Teriam os antigos autores outrora espontâneos e sinceros que com simplicidade denunciavam os idiotas, se deixado seduzir e apatetar pelas glórias – e pelos grants – acadêmicos das organizações liberais e conservadoras americanas?


Saída dos fornos da Heritage Foundation, entidade de grande valor, este modelo de entendimento - deve ser defendido com unhas e dentes -, é constituído de dois pontos principais: 1) Existem duas esquerdas na América Latina 2) A estratégia do Departamento de Estado e da Casa Branca para a região deve ser a de usar a esquerda “vegetativa” para contrabalançar e moderar a “carnívora”. Requentada pelo Council on Foreign Relations, a Trilateral Commission e o Inter-American Dialogue é esta estratégia que leva Bush a conceder tratamento preferencial a Lula e à reação da Casa Branca após o referendum na Venezuela: o país não é ainda uma democracia confiável como o Brasil.

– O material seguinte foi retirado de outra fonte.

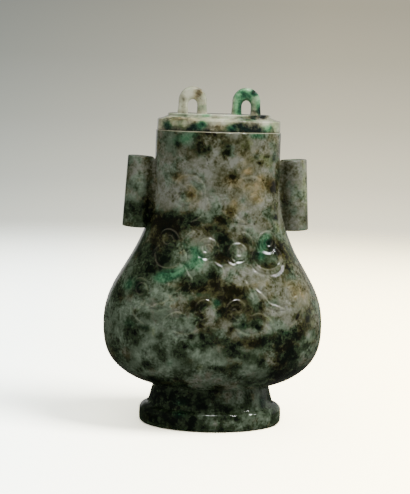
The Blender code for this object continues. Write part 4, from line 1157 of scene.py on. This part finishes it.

Teriam se transformado naquilo que diz Mencken na epígrafe deste artigo (aliás retirado do próprio livro): seriam os desinformadores, e agora os idiotas são os liberais latino-americanos? Seria uma lástima! As esquerdas, que quase estrebucharam de raiva há 10 anos, devem estar exultantes agora. Os promissores jovens intelectuais da última década sucumbiram ao que antes denunciavam: construíram um modelo acadêmico e tentam forçar a realidade a se conformar com o mesmo. Exatamente o fundo de sua crítica anterior às esquerdas. Seja como for, o livro não passa de uma perigosa peça de desinformação.


(*) Este artigo foi escrito antes de Plinio Apuleyo Mendoza ter reconhecido que estava errado, quando do lançamento do livro de Alejandro Peña Esclusa sobre o O Foro de São Paulo contra Álvaro Uribe. Fica feita a notificação e meus aplausos a ele.